Fredrik deBoer, in his book The Cult of Smart, makes the argument that we should not discriminate on lines of intelligence. This feels to me like a naive argument, and Harden’s approach is instead to focus on using genetic studies to reduce inequity:
The perspective of “gene blindness,” she believes, “perpetuates the myth that those of us who have ‘succeeded’ in twenty-first century capitalism have done so primarily because of our own hard work and effort, and not because we happened to be the beneficiaries of accidents of birth—both environmental and genetic.”
There is a middle ground between ‘let’s never talk about genes and pretend cognitive ability doesn’t exist’ and ‘let’s just ask some questions that pander to a virulent on-line community populated by racists with swastikas in their Twitter bios.’
Peter Singer also weighs in:
Harden’s ethical arguments are ones that I have held for quite a long time. If you ignore these things that contribute to inequality, or pretend they don’t exist, you make it more difficult to achieve the kind of society that you value.
Harden herself argues on the lines of John Rawls and Elizabeth Anderson; that we need to reject “the idea that America is or could ever be the sort of ‘meritocracy’ where social goods are divided up according to what people deserve.”
Discussions of genetics and potential can give people anxiety. What if I am restricted by my genes? This is why the message of meritocracy is powerful - we don’t want to hear that we can’t do it. Genes do matter, but they’re only part of the story. Environments also matter, the people you talk to also matter, and your actions continue to matter.

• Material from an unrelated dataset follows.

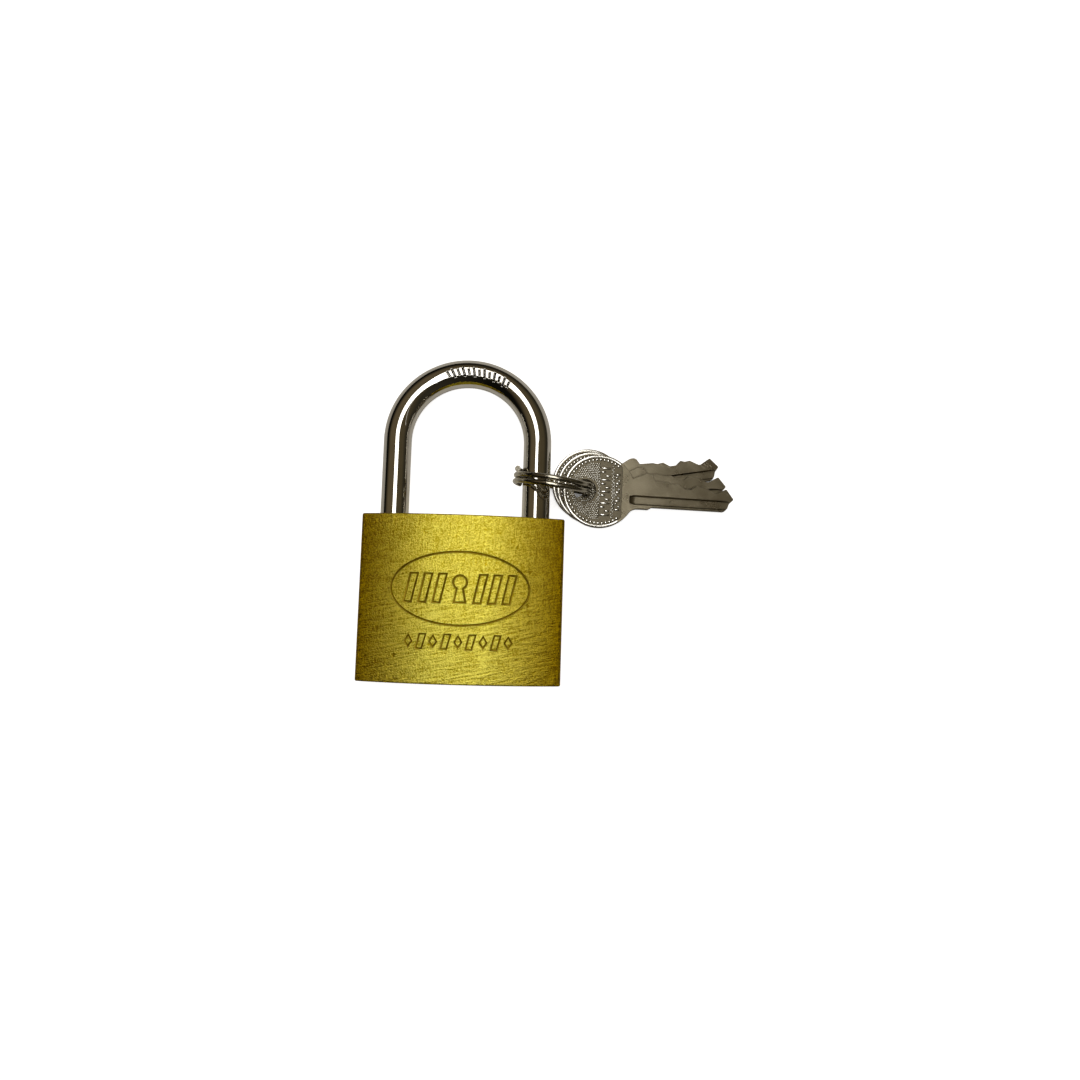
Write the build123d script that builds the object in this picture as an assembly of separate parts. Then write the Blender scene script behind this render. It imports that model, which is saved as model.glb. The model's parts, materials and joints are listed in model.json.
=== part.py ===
"""Pin-tumbler padlock with a lifting shackle, a split key ring and three keys.

Millimetres. The padlock lies on its back: +X runs across the width, +Y along the shackle legs
away from the case, and +Z out of the front face. The origin is the middle of the keyway mouth,
in the plane of the case's bottom face. The back of the case rests on the plane Z = -CASE_T / 2.
"""
from build123d import *
import math
import os

os.makedirs("parts", exist_ok=True)

# Case: a convex brass block
CASE_W = 50.0
CASE_H = 41.0
CASE_T = 17.0
CASE_SIDE_T = 9.0
CASE_EDGE_R = 1.0
CASE_END_EDGE_R = 0.4
ENGRAVE_DEPTH = 0.3
ENGRAVE_LINE = 0.5

# Engraving on the front: an oval round a keyhole and slanted bars, and a row of marks under it
OVAL_Y = 23.0
OVAL_SEMI = (17.0, 9.1)
KEYHOLE_R = 1.9
KEYHOLE_RISE = 1.5
KEYHOLE_NECK = (0.9, 0.6)
KEYHOLE_FOOT = (1.7, -3.6)
BAR_SIZE = (2.3, 7.4)
BAR_SLANT = 12.0
BAR_FIRST_X = 4.9
BAR_STEP = 3.5
BARS_PER_SIDE = 3
MARK_Y = 10.2
MARK_STEP = 3.0
MARKS_PER_SIDE = 4
MARK_LINE = 0.42
TICK_SIZE = (1.9, 3.9)
TICK_SLANT = 14.0
DIAMOND_HALF = (1.1, 1.8)

# Shackle: a round bar bent to a U, long heel leg at -X, short toe leg at +X
BAR_R = 3.5
LEG_X = 17.75
CROWN_Y = 60.3
HEEL_END_Y = 19.0
TOE_END_Y = 31.0
LEG_END_CHAMFER = 0.6
STROKE_COUNT = 13
STROKE_FIRST_ANGLE = 56.0
STROKE_STEP_ANGLE = 4.3
STROKE_LENGTHS = (1.6, 2.4)
STROKE_W = 0.5
STROKE_SLANT = 14.0
STROKE_OUTWARD = -0.3
STROKE_DEPTH = 0.25
LIFT = 10.5
BORE_CLEAR = 0.05
CUT_PAST = 1.0
EMBED = 0.2
HEEL_BORE_Y = 5.0
TOE_BORE_Y = 30.5

# Stop pin that keeps the heel leg in the case
STOP_PIN_R = 1.0
STOP_PIN_X = -20.9
STOP_PIN_Y = 33.5
CROSS_PIN_TOP_Z = 4.0
PLAY = 0.3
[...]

#2: Why we need to be concerned about speed
It ought to be an obvious point, but speed is bad for the planet. Meaning that vehicles travelling at slower speeds have lower emissions. This is true for cars, for trains, for aeroplanes, for ships.
(Image: Autobahn Deutschland via Wikipedia)

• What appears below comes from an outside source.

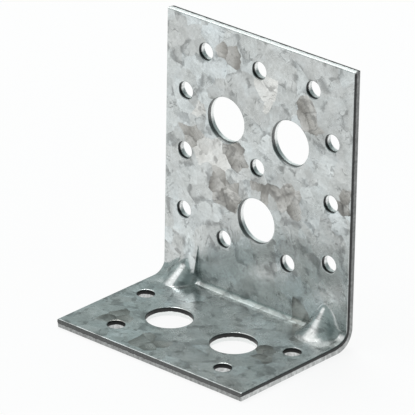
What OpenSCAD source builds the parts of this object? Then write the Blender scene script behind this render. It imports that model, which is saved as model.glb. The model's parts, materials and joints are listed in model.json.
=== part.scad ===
// Corner brace bracket: one strip of galvanised steel, punched, folded to a right angle and stiffened
// by two gussets pressed into the bend.
// X runs along the fold, +Y points to the back of the wall leg and +Z points up.
// The origin is the centre of the footprint, on the underside of the foot leg.

/* [Sheet] */
// Width of the strip, along the fold
width = 65.5; // [60:0.5:90]
// Height of the wall leg, from the underside of the foot
wall_h = 80; // [78:0.5:110]
// Depth of the foot leg, from the back of the wall to the front edge
foot_depth = 45; // [44:0.5:70]
// Thickness of the steel
sheet_t = 2.5; // [2:0.1:3]
// Inside radius of the fold
bend_r = 1.2; // [0.8:0.1:2]

/* [Bolt holes] */
// Diameter of the bolt holes
bolt_hole_d = 12.8; // [9:0.1:13.5]
// Distance of each paired bolt hole in the wall from the centre line
wall_bolt_x = 11.3; // [10:0.1:12]
// Distance of the pair of bolt holes in the wall from its top edge
wall_bolt_drop = 26.5; // [24:0.1:28]
// Height of the single bolt hole in the wall
low_bolt_z = 27.4; // [26.5:0.1:30]
// Distance of each bolt hole in the foot from the centre line
foot_bolt_x = 11.4; // [10:0.1:13]
// Distance of the bolt holes in the foot from the back of the wall
foot_bolt_back = 23.8; // [20:0.1:26]

/* [Nail holes] */
// Diameter of the nail holes
nail_hole_d = 4.8; // [3:0.1:5.5]
// Distance of the nail holes in the wall's side columns from the side edges
side_nail_edge = 7; // [5:0.1:7.2]
// Height of the lowest nail hole in each side column
side_nail_z = 22.9; // [20:0.1:25]
// Spacing of the nail holes in each side column
side_nail_pitch = 17.5; // [12:0.1:18]
// Distance of the outer nail holes in the top row from the centre line
top_nail_x = 18.8; // [14:0.1:20]
// Distance of the top row from the top edge of the wall
top_nail_edge = 8.9; // [5:0.1:9.5]
// Height of the single nail hole between the bolt holes
mid_nail_z = 43; // [41:0.1:45]
// Distance of the two lowest nail holes in the wall from the centre line
low_nail_x = 11.3; // [11:0.1:14]
// Height of the two lowest nail holes in the wall
low_nail_z = 18.5; // [14:0.1:19]
// Distance of the rear nail holes in the foot from the side edges
rear_nail_edge = 6.6; // [6:0.1:10.5]
// Distance of the rear nail holes in the foot from the back of the wall
rear_nail_back = 17; // [16:0.1:20]
// Distance of the front nail holes in the foot from the centre line
front_nail_x = 19; // [16:0.1:24]
// Distance of the front nail holes in the foot from the front edge
front_nail_edge = 8.3; // [5:0.1:8.5]

/* [Gussets] */
// Distance of each gusset's crest from the side edge
gusset_edge = 8; // [7:0.1:10]
// How far the crest climbs the wall, above the foot's upper face
gusset_up = 8.3; // [6:0.1:10]
// How far the crest runs out along the foot, from the wall's inner face
gusset_out = 8; // [6:0.1:8.5]
// Half the width of the gusset's ridge at its root
ridge_half_w = 5.2; // [4.6:0.1:6]
// Half the width of the groove that the punch leaves behind the ridge
groove_half_w = 3.6; // [2.5:0.1:3.8]
// Steel left between the crest and the bottom of the groove
crest_web = 2.1; // [1.8:0.1:2.5]
// Reach of the widened bend between the gusset and the side edge
edge_reach = 2.9; // [2:0.1:3.5]
// Outside radius of the bend between the gusset and the side edge
edge_outer_r = 5.8; // [4.5:0.1:6.5]

/* [Hidden] */
$fn = 96;

bend_outer_r = bend_r + sheet_t;
wall_back_y = foot_depth / 2;
wall_inner_y = wall_back_y - sheet_t;
foot_front_y = -foot_depth / 2;
gusset_x = width / 2 - gusset_edge;
wall_bolt_z = wall_h - wall_bolt_drop;
side_nail_x = width / 2 - side_nail_edge;
top_nail_z = wall_h - top_nail_edge;
rear_nail_x = width / 2 - rear_nail_edge;
front_nail_y = foot_front_y + front_nail_edge;
rear_nail_y = wall_back_y - rear_nail_back;
foot_bolt_y = wall_back_y - foot_bolt_back;

// Extra length of a cutter past the face that it goes through
over = 1;
// How much of the bend's radius a cut across its corner takes away
corner_cut = 2 - sqrt(2);
// Where the ridge and the groove run out towards the middle, they stay hidden inside or outside the bend
ridge_root = 0.8 * corner_cut * bend_r;
groove_root = 0.9 * corner_cut * bend_outer_r;
// How much farther the groove reaches on the outer faces than the ridge does on the inner ones
groove_extra = 2 * sheet_t - sqrt(2) * crest_web;
ridge_crest = [gusset_up, gusset_out];
groove_crest = [gusset_up + groove_extra, gusset_out + groove_extra];
// Roundness of the crest where it climbs the wall and, blunter, where it runs out on the foot
wall_end_power = 2.6;
foot_end_power = 3;
// Steepness of the flanks
flank_power = 1.1;
// Share of a straight chamfer in the section at the side edge, where the rest is a round fillet
ridge_edge_chamfer = 0.4;
groove_edge_chamfer = 0.15;
// Stations across a ridge or a groove, and steps along its section
ridge_stations = 36;
groove_stations = 24;
section_steps = 8;
// Depth to which the ridge is rooted in the sheet
root_depth = 0.8;
// Corner between the legs' inner faces and between their outer faces, as Y and Z
inner_corner = [wall_inner_y, sheet_t];
outer_corner = [wall_back_y, 0];

steel = [0.68, 0.70, 0.70];

// Bell curve: 1 at the crest, 0 at half_w and beyond
function bell(u, half_w, power) =
    pow(max(0, 1 - pow(abs(u) / half_w, power)), flank_power);

// Value at u: its crest value falls along the bell to root on the inner side and to edge on the outer side
function falling(u, half_w, power, crest, root, edge) =
    let (tail = u > 0 ? edge : root)
    tail + (crest - tail) * bell(u, half_w, power);

// Point of a pressed section, with s from 0 on the wall to 1 on the foot: a chamfer blended with a fillet
function section_point(x, s, corner, up, out, chamfer) =
    let (
        across = chamfer * s + (1 - chamfer) * (1 - cos(90 * s)),
        down = chamfer * s + (1 - chamfer) * sin(90 * s)
    )
    [x, corner[0] - out * across, corner[1] + up * (1 - down)];

// Point a run past the end of a section, straight on from its last two points
function run_past(end, before, axis, face, past) =
    let (step = abs(end[axis] - before[axis]))
    end + (end - before) * (abs(end[axis] - face) + past) / max(step, 0.02);

// Closed ring around a pressed section, run on past both legs' faces and round the corner beyond them
function section_ring(x, corner, up, out, chamfer, past) =
    let (
        points = [
            for (i = [0 : section_steps - 1])
                section_point(x, (i + 0.5) / section_steps, corner, up, out, chamfer)
        ],
        last = section_steps - 1
    )
    concat(
        [run_past(points[0], points[1], 1, corner[0], past)],
        points,
        [run_past(points[last], points[last - 1], 2, corner[1], past)],
        [[x, corner[0] + past, corner[1] - past]]
    );

// Ring of a gusset's ridge or groove at the distance u from its crest, towards the side edge
function press_ring(u, half_w, corner, crest, root, edge, edge_chamfer, past) =
    section_ring(
        gusset_x + u,
        corner,
        falling(u, half_w, wall_end_power, crest[0], root, edge),
        falling(u, half_w, foot_end_power, crest[1], root, edge),
        falling(u, half_w, wall_end_power, 1, 1, edge_chamfer),
        past
    );

// Stations across a ridge or a groove, with the last one past the side edge
function press_stations(half_w, count) =
    concat([for (i = [0 : count]) half_w * (i / count * 2 - 1)], [gusset_edge + over]);

// Solid through a row of rings that all have the same number of points
module loft(rings) {
    n = len(rings[0]);
    last = len(rings) - 1;
    sides = [
        for (i = [0 : last - 1], k = [0 : n - 1])
            let (
                a = i * n + k,
                b = i * n + (k + 1) % n
            )
            each [[a, b + n, b], [a, a + n, b + n]]
    ];
    start_cap = [for (k = [0 : n - 1]) k];
    end_cap = [for (k = [n - 1 : -1 : 0]) last * n + k];
    polyhedron(points = [for (r = rings) each r], faces = concat(sides, [start_cap, end_cap]));
}

// Ridge on the inside of one gusset
module ridge() {
    loft([
        for (u = press_stations(ridge_half_w, ridge_stations))
            press_ring(u, ridge_half_w, inner_corner, ridge_crest, ridge_root, edge_reach,
                ridge_edge_chamfer, root_depth)
    ]);
}

// Groove on the outside of one gusset
module groove() {
    loft([
        for (u = press_stations(groove_half_w, groove_stations))
            press_ring(u, groove_half_w, outer_corner, groove_crest, groove_root, edge_outer_r,
                groove_edge_chamfer, over)
    ]);
}

module both_sides() {
    children();
    mirror([1, 0, 0]) children();
}

// Folded section of the strip, with Y to the right and Z up
module folded_section() {
    translate([wall_inner_y, bend_outer_r])
        square([sheet_t, wall_h - bend_outer_r]);
    translate([foot_front_y, 0])
        square([foot_depth - bend_outer_r, sheet_t]);
    translate([wall_back_y - bend_outer_r, bend_outer_r])
        intersection() {
            difference() {
                circle(r = bend_outer_r);
                circle(r = bend_r);
            }
            translate([0, -bend_outer_r])
                square(bend_outer_r);
        }
}

// Folded strip with its gussets, before punching
module pressed_strip() {
    difference() {
        intersection() {
            union() {
                rotate([90, 0, 90])
                    linear_extrude(width + 2 * over, center = true)
                        folded_section();
                both_sides() ridge();
            }
            translate([-width / 2, foot_front_y - over, -over])
                cube([width, foot_depth + 2 * over, wall_h + 2 * over]);
        }
        both_sides() groove();
    }
}

// Hole through the wall leg
module wall_hole(x, z, d) {
    translate([x, wall_back_y + over, z])
        rotate([90, 0, 0])
            cylinder(h = sheet_t + 2 * over, d = d);
}

// Hole through the foot leg
module foot_hole(x, y, d) {
    translate([x, y, -over])
        cylinder(h = sheet_t + 2 * over, d = d);
}

module bolt_holes() {
    for (side = [-1, 1]) {
        wall_hole(side * wall_bolt_x, wall_bolt_z, bolt_hole_d);
        foot_hole(side * foot_bolt_x, foot_bolt_y, bolt_hole_d);
    }
    wall_hole(0, low_bolt_z, bolt_hole_d);
}

module nail_holes() {
    for (side = [-1, 1]) {
        for (i = [0 : 2])
            wall_hole(side * side_nail_x, side_nail_z + i * side_nail_pitch, nail_hole_d);
        wall_hole(side * top_nail_x, top_nail_z, nail_hole_d);
        wall_hole(side * low_nail_x, low_nail_z, nail_hole_d);
        foot_hole(side * rear_nail_x, rear_nail_y, nail_hole_d);
        foot_hole(side * front_nail_x, front_nail_y, nail_hole_d);
    }
    wall_hole(0, top_nail_z, nail_hole_d);
    wall_hole(0, mid_nail_z, nail_hole_d);
}

module angle_bracket() {
    color(steel)
        difference() {
            pressed_strip();
            bolt_holes();
            nail_holes();
        }
}

angle_bracket();
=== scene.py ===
import json
import math
from collections import namedtuple

import bmesh
import bpy
import numpy as np
from mathutils import Matrix, Vector
from mathutils.geometry import delaunay_2d_cdt


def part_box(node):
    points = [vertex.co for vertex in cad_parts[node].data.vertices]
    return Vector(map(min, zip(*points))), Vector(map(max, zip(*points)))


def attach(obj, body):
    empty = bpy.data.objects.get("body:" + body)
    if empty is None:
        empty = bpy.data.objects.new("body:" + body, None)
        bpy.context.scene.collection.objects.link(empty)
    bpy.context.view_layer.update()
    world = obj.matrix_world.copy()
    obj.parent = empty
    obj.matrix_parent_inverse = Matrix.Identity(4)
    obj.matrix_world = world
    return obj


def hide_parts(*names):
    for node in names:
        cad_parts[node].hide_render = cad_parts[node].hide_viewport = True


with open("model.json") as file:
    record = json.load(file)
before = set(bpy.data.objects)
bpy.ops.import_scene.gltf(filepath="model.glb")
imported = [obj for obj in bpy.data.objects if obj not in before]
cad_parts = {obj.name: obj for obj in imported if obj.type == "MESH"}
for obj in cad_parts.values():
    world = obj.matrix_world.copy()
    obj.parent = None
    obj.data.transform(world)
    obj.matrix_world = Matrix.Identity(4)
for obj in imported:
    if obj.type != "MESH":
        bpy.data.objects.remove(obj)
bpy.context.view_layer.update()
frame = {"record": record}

NODE = "angle_bracket"
MM = 0.001

# Sizes of the bracket, in millimetres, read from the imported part
box_low, box_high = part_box(NODE)
MOUNTS = {m["name"]: m for m in frame["record"]["mounts"]}
HALF_WIDTH = box_high[0] / MM
WALL_HEIGHT = box_high[2] / MM
BACK_Y = box_high[1] / MM
FRONT_Y = box_low[1] / MM
SHEET = MOUNTS["low_bolt_hole"]["dims"]["length_mm"]
INNER_Y = BACK_Y - SHEET

# Fold, in millimetres. It grows wider over the span WIDENING from a gusset's middle towards the side edge
FOLD_R = 1.2
FOLD_POWER = 1.3
FOLD_OUTER_R = FOLD_R + SHEET
EDGE_FOLD_R = 2.9
EDGE_FOLD_OUTER_R = 5.8
GUSSET_X = HALF_WIDTH - 8.0
WIDENING = (-1.0, 3.5)

# Each gusset's ridge, in millimetres: a crest from the wall to the foot with a crown that grows rounder on
# its way down, cut by an inner and an outer side and by a blunt nose. In the names, top is at the wall, foot
# at the foot, r is a radius and w a half width
Gusset = namedtuple("Gusset", (
    "top_x", "foot_x", "up", "run", "sag", "top_r", "foot_r", "flare", "top_w", "foot_w", "outer_w",
    "inner_lean", "outer_lean", "shoulder_r", "nose", "nose_r", "crease_r", "top_blend_r", "outer_blend_r",
))
LEFT_GUSSET = Gusset(
    top_x=24.28, foot_x=26.26, up=7.05, run=7.0, sag=0.93, top_r=6.2, foot_r=9.3, flare=1.0, top_w=3.04,
    foot_w=3.68, outer_w=-1.48, inner_lean=0.34, outer_lean=1.43, shoulder_r=1.85, nose=8.8, nose_r=2.46,
    crease_r=0.4, top_blend_r=1.2, outer_blend_r=1.64,
)
RIGHT_GUSSET = Gusset(
    top_x=24.80, foot_x=24.56, up=8.22, run=7.4, sag=0.97, top_r=2.3, foot_r=9.5, flare=2.6, top_w=1.1,
    foot_w=4.2, outer_w=1.0, inner_lean=0.9, outer_lean=1.27, shoulder_r=0.7, nose=8.0, nose_r=0.3,
    crease_r=0.8, top_blend_r=0.6, outer_blend_r=1.5,
)

# Both ridges, in millimetres: how far the crown's curve reaches, how much the nose bows, and the spans over
# which the blend with the sheet changes up the wall and towards the side edge
CROWN_REACH = 6.0
NOSE_BOW = 0.04
BLEND_UP = (4.0, 8.0)
BLEND_OUTER = (1.0, 4.0)
LEAST_BLEND_R = 0.05

# Gentle slope above the left ridge, in millimetres: its middle, half width, top and foot, how far it leans
# out, and how round its sides and creases are
SLOPE_X = -23.2
SLOPE_HALF_W = 2.9
SLOPE_TOP = 11.5
SLOPE_FOOT = 3.0
SLOPE_LEAN = 0.18
SLOPE_SIDE_R = 0.3
SLOPE_CREASE_R = 0.15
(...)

The reason that this is suddenly visible as an issue—apart from the climate emergency—is that, as Bloomberg reports—the German Social Democrats have said that they will put a speed limit of 130km/h (81mph) on Germany’s autobahns if they become part of the next German government. The Greens would do the same thing. (Famously, Germany’s autobahns currently have no speed limit).

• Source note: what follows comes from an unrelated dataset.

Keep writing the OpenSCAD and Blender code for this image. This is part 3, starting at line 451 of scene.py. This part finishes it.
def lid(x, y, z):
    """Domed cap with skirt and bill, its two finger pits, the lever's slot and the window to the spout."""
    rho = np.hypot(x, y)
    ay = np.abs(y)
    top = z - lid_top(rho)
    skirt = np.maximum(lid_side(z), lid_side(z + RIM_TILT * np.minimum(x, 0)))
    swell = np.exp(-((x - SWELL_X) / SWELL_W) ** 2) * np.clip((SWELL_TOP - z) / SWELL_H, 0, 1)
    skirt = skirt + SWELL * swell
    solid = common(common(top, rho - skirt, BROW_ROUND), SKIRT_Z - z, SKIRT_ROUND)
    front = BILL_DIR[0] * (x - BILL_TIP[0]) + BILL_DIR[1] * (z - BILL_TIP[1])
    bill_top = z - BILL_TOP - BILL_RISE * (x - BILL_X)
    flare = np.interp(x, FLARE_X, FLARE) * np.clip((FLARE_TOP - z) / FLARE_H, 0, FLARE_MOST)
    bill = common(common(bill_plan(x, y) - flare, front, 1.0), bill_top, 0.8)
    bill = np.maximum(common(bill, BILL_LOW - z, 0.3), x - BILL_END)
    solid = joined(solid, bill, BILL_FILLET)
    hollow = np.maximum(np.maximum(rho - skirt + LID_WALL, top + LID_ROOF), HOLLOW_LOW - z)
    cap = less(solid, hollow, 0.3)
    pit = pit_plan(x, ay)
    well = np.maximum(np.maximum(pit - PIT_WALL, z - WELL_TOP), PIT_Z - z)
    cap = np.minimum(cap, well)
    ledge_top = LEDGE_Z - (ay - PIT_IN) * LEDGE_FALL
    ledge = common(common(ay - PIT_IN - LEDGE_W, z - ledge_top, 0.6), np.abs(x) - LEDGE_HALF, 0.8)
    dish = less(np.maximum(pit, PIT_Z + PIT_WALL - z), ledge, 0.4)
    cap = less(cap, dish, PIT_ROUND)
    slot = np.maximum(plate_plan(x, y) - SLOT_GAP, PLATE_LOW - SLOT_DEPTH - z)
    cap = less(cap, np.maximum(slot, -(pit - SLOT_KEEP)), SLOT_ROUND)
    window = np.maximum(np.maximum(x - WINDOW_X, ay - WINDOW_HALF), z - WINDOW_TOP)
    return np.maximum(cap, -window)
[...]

Even 81mph is probably too high: vehicle emissions start to climb when vehicle speeds go above 55mph, because of increasing air resistance.
A 130 kph Autobann speed limit would lower greenhouse gas emissions by 1.9 million tons annually, according to the German Environment Agency. That’s barely 1% of Germany’s overall transport emissions, but nearly 5% of the total produced by cars and light commercial vehicles on highways, it estimates. A 120 kph speed limit would remove even more.
Presciently, the US imposed 55 mph speed limits on its freeways during the 1970s during the oil crisis. More recently the Netherlands has imposed 62mph limits on its motorways to reduce air pollution by cutting NOx emissions. Air pollution also means that this problem won’t vanish with electric vehicles. Half of vehicle-related air pollution comes from tyres and brake pads, and this also increases with higher speeds.
In the maritime sector, some freight operators have reduced emissions by steaming more slowly, although they’ve reached the limit of what they can do without switching to cleaner fuels.
This trend is only going in one direction. It’s the reason why supersonic planes are never going to be a starter (more here), and also why high speed rail will become slower as the climate emergency starts to bite.